Author: Dominique Cardon
September is New York Textile Month! In celebration, members of the Textile Society of America will author Object of the Day for the month. A non-profit professional organization of scholars, educators, and artists in the field of textiles, TSA provides an international forum for the exchange and dissemination of information about textiles worldwide.
It was bound for the Levant, Damascus, Aleppo. It is now in exile in New York, one of its kind, beautiful but meaningless unless contextualized. That is why I chose to tell its story.

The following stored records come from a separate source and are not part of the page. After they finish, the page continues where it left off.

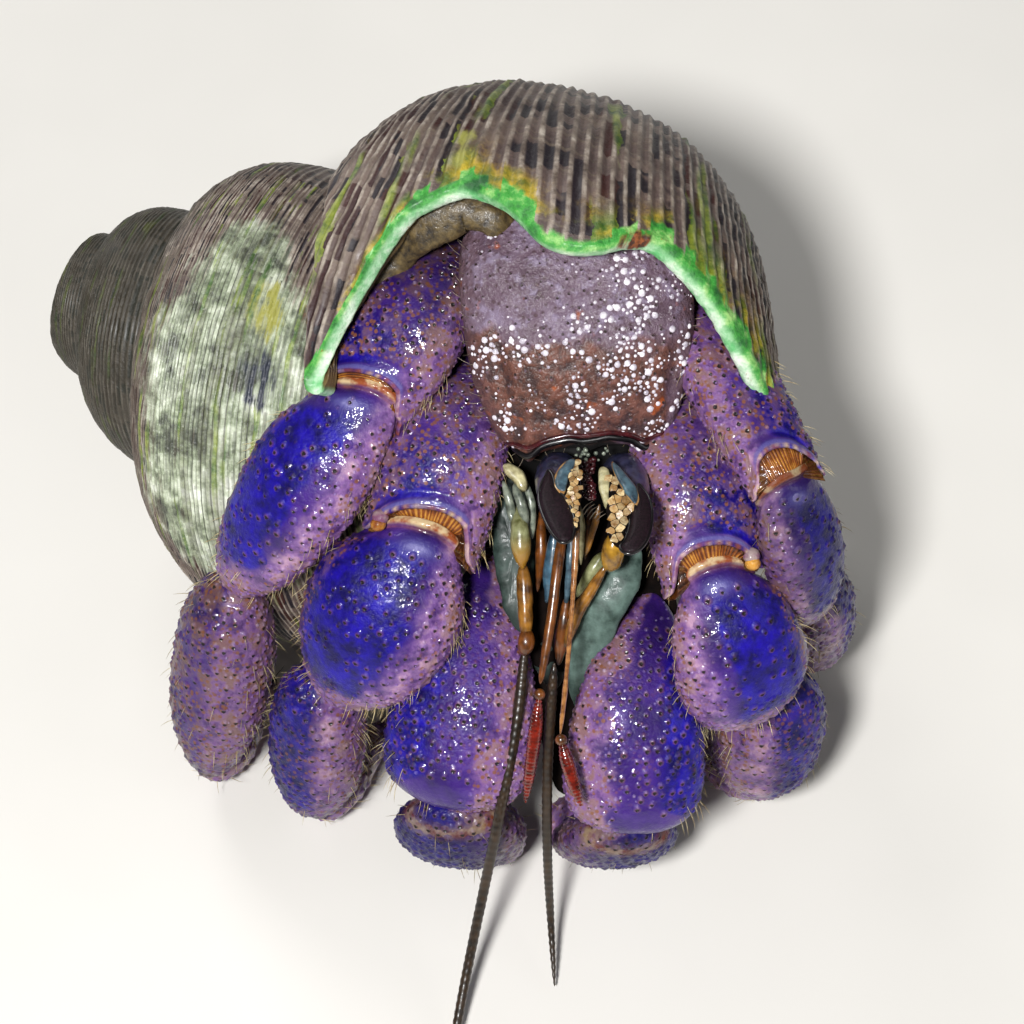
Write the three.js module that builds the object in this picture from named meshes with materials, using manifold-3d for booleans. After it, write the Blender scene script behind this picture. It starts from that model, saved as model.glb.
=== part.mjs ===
// A purple land hermit crab crouched in a turban shell, life size. Millimetres, +Z up.
// The animal faces -Y and its right side is at -X. While it is laid out the floor is Z = 0 and the middle of
// its head is near X = 3.7; the whole group is then moved so that the origin is the middle of its footprint.
import * as THREE from "three";
import Module from "manifold-3d";

const wasm = await Module();
wasm.setup();

// ---- Driving dimensions ----
const GAP = 0.3; // clearance left between neighbouring pieces
const SMALL_EDGE = 0.14; // slivers shorter than this are merged away after cutting

const LIP_HEIGHT = 33.6; // along the coiling axis from the apex to the widest part of the lip
const LIP_RADIUS = 19.8; // from the axis to the widest part of the lip
const SHOULDER_RADIUS = 8.9; // from the axis to where the last whorl's shoulder begins
const SHOULDER_RISE = 12.9; // from the shoulder's start to the widest part, along the axis
const BASE_REACH = 14.9; // from the widest part to the base, along the axis
const SHOULDER_SQUARENESS = 2.3;
const BASE_SQUARENESS = 2.15;
const SUTURE_SHARE = 0.965; // how much of the shoulder shows above the whorl before
const WHORL_RATIO = 1.75; // growth in size over one turn
const SHELL_WALL = 1.0; // thickness at the lip
const PILLAR_RADIUS = 2.2; // of the solid pillar on the axis
const PILLAR_TAPER = 6; // length over which the pillar narrows to nothing
const CAVITY_TURNS = 0.45; // how far the hollow goes back from the opening
const LATE_GROWTH = 0.05; // share of that growth left past the opening's plane
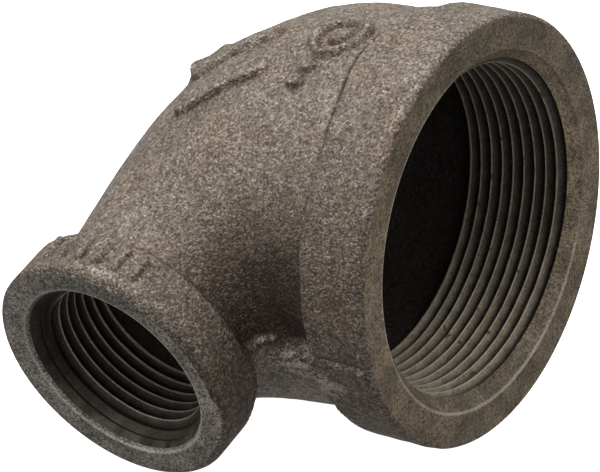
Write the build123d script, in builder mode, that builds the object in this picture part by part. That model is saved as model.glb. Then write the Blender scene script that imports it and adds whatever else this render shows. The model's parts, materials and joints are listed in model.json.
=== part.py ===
from build123d import *

# Reducing pipe elbow, 90 degrees, with a female taper pipe thread in each end.
#
# Frame: the origin is the centre of the large end's face and +X points out of that end. The elbow
# lies on its side on a floor, as it comes to rest when put down: the large band touches the floor
# along a line, and the rim of the small end touches it at a point. So the plane that holds both
# centre lines is tipped about X, and the small end points to -Y and a little down. +Z is up.

import os
from dataclasses import dataclass
from math import asin, atan2, cos, hypot, radians, sin, tan

os.makedirs("parts", exist_ok=True)

# ---------------------------------------------------------------- driving dimensions, millimetres

INCH = 25.4
PITCH = INCH / 11.5  # both sizes of thread have 11.5 threads to the inch
TAPER = 1 / 32  # the thread's radius shrinks by this much per unit of depth
HALF_FLANK = radians(30)  # half of the 60 degree thread form
ROOT_FLAT = 0.15  # flat at the bottom of a thread groove
TOOL_CLEARANCE = 0.6  # how far a groove's cutter starts inside the drilled hole
COUNTERSINK_SLOPE = 45  # degrees from the axis


@dataclass(frozen=True)
class End:
    """One threaded end of the elbow."""

    reach: float  # from the crossing of the two centre lines to this end's face
    turn: float  # direction of this end in the elbow's plane, in degrees
    band_radius: float  # outside of the raised band round the mouth
    band_width: float
    neck_radius: float  # outside of the body beside the band
    neck_length: float  # straight stretch of body behind the band, which runs into the bend
    bend_start: float  # from the face to the plane where the bend begins
    wall: float  # thickness of the cored body near this end
    drill_radius: float  # drilled hole, whose wall is left as the crests of the thread
    drill_depth: float  # from the face to the cored chamber
    root_radius: float  # bottom of the thread's groove, as if it reached the face
    mouth_radius: float  # countersink at the face
    grooves: int
    face_round: float  # outer edge of the face
    back_round: float  # back edge of the band


LARGE = End(
    reach=43.94,
    turn=0,
    band_radius=37.7,
    band_width=12.5,
    neck_radius=33.7,
    neck_length=2.0,
    bend_start=12.7,
    wall=4.4,
    drill_radius=28.18,
    drill_depth=22.5,
    root_radius=30.05,
    mouth_radius=31.5,
    grooves=9,
    face_round=0.5,
    back_round=1.0,
)

SMALL = End(
    reach=51.31,
    turn=-90,
    band_radius=22.9,
    band_width=9.75,
    neck_radius=19.4,
    neck_length=2.0,
    bend_start=9.9,
    wall=3.4,
    drill_radius=14.68,
    drill_depth=17.5,
    root_radius=16.61,
    mouth_radius=17.9,
    grooves=7,
    face_round=0.5,
    back_round=1.0,
)

COVE = 1.9  # hollow corner where a band's back meets the neck
FIRST_GROOVE = 1.25  # from the face to the middle of the outermost groove, in pitches

# The bend is a fan of round sections about one edge in the crotch, from the large neck to the small
# one. Each row is the section's turn in degrees, the distance from that edge to its centre, and its
# outside radius.
FAN_X = LARGE.reach - LARGE.bend_start
FAN_Y = SMALL.reach - SMALL.bend_start
SECTIONS = [
    (0, FAN_Y, LARGE.neck_radius),
    (22.5, 42.7, 34.6),
    (45, 39.0, 29.7),
    (67.5, 34.2, 22.7),
    (90, FAN_X, SMALL.neck_radius),
]

# ---------------------------------------------------------------- where things are


def rest_tilt():
    """Tip of the elbow about X, in radians, that lays the small end's rim on the floor."""
    rim_along = SMALL.reach - SMALL.face_round
    rim_out = SMALL.band_radius - SMALL.face_round
    height = LARGE.band_radius - SMALL.face_round
    return asin(height / hypot(rim_along, rim_out)) - atan2(rim_out, rim_along)


TILT = rest_tilt()

# The plane of both centre lines, with its origin where they cross: the large end is along its +x,
# the small end along its -y.
ELBOW = Plane(
    origin=(-LARGE.reach, 0, 0),
    x_dir=(1, 0, 0),
    z_dir=(0, -sin(TILT), cos(TILT)),
)


def lengthwise(end):
    """Plane through an end's axis: its origin is the centre of the face, its x points out."""
    turn = radians(end.turn)
    centre = (end.reach * cos(turn), end.reach * sin(turn), 0)
    return Plane(ELBOW * Location(centre, (0, 0, end.turn)))


def across(turn, distance):
    """Plane of one section of the bend, centred on the section: its x points away from the crotch."""
    angle = radians(turn)
    flat = Plane(
        origin=(FAN_X - distance * sin(angle), distance * cos(angle) - FAN_Y, 0),
        x_dir=(-sin(angle), cos(angle), 0),
        z_dir=(cos(angle), sin(angle), 0),
    )
    return Plane(ELBOW * flat)


def axis_of(end):
    """An end's centre line, pointing out of its mouth."""
    plane = lengthwise(end)
    return Axis(plane.origin, plane.x_dir)


# ---------------------------------------------------------------- outside of the casting


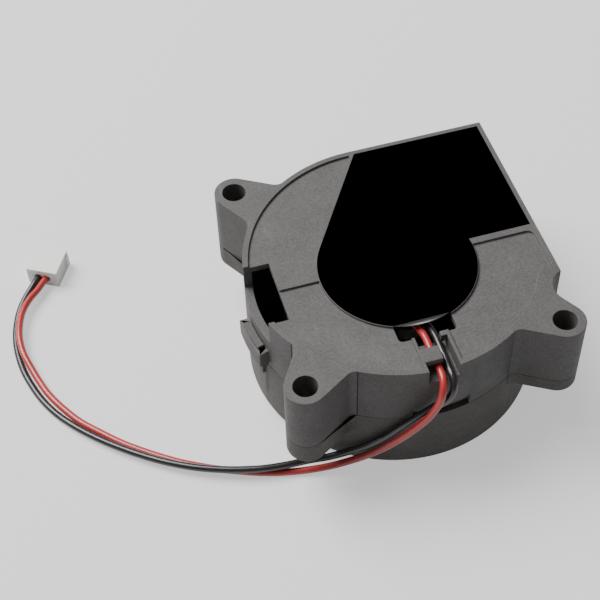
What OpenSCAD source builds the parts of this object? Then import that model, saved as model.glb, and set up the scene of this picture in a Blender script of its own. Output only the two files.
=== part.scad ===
// Radial blower, 40 x 40 x 20 mm class: scroll case in two snapped shells, three mounting
// ears, external-rotor brushless motor, two leads with a small crimp connector.
// The case lies on its inlet cover. +Z points to the label side, +X out of the air outlet.

/* [Case] */
// Side of the square that the ears and the outlet corner reach
case_w = 40; // [39.5:0.5:42]
// Height of the closed case
case_h = 20; // [19.5:0.5:22]
// Height of the upper shell, from the label face down to the seam
upper_h = 9.5; // [8.5:0.5:10.5]
// Thickness of the side walls
wall = 1.2; // [1.1:0.1:1.5]
// Thickness of the base plate that carries the motor
plate_t = 1.3; // [1.2:0.1:1.5]
// Thickness of the inlet cover's plate
cover_t = 1.2; // [1:0.1:1.4]
// Rounding of the cover's lower outside edge
edge_r = 1; // [0.6:0.1:1.2]
// Distance from the case centre to the outlet's tongue, towards the front
tongue_out = 9.5; // [9:0.5:10.5]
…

This sample sheet is a montre, from the French verb montrer, to show. All along the 18th century, thousands of these travelled back and forth between the producers of fine wool broadcloth of the south of France (in this case, two brothers from Carcassonne) and their commercial agents and customers in the Levant, who bought upward of 100,000 pieces of such Londrins Seconds, measuring about 20 m in length per 1.40 m in width, each year. The montres worked as communication tools and powerful commercial weapons. Sent from the Levant, they showed the assortments of colours that were required in different parts of the Ottoman Empire: the elites of these countries of colour lovers expected the producers from the other side of the Mediterranean to follow the fluctuations of the tastes and fashions of their different social circles with the utmost reactivity: « above all, the assortments for the bales must be strictly observed concerning the colours, which change here nearly twice a year; one must take care to send new ones every six months» advises the author of a memoir written in the Levant around 1680 CE. Sent from Languedoc with each bale of cloth, the samples on the sheet served as reference standards of conformity and quality, without having to unpack. The beauty of their colours and quality of their dyes eventually won the markets of the Ottoman Empire over the English cloths from which the Londrins Seconds were inspired and took their name.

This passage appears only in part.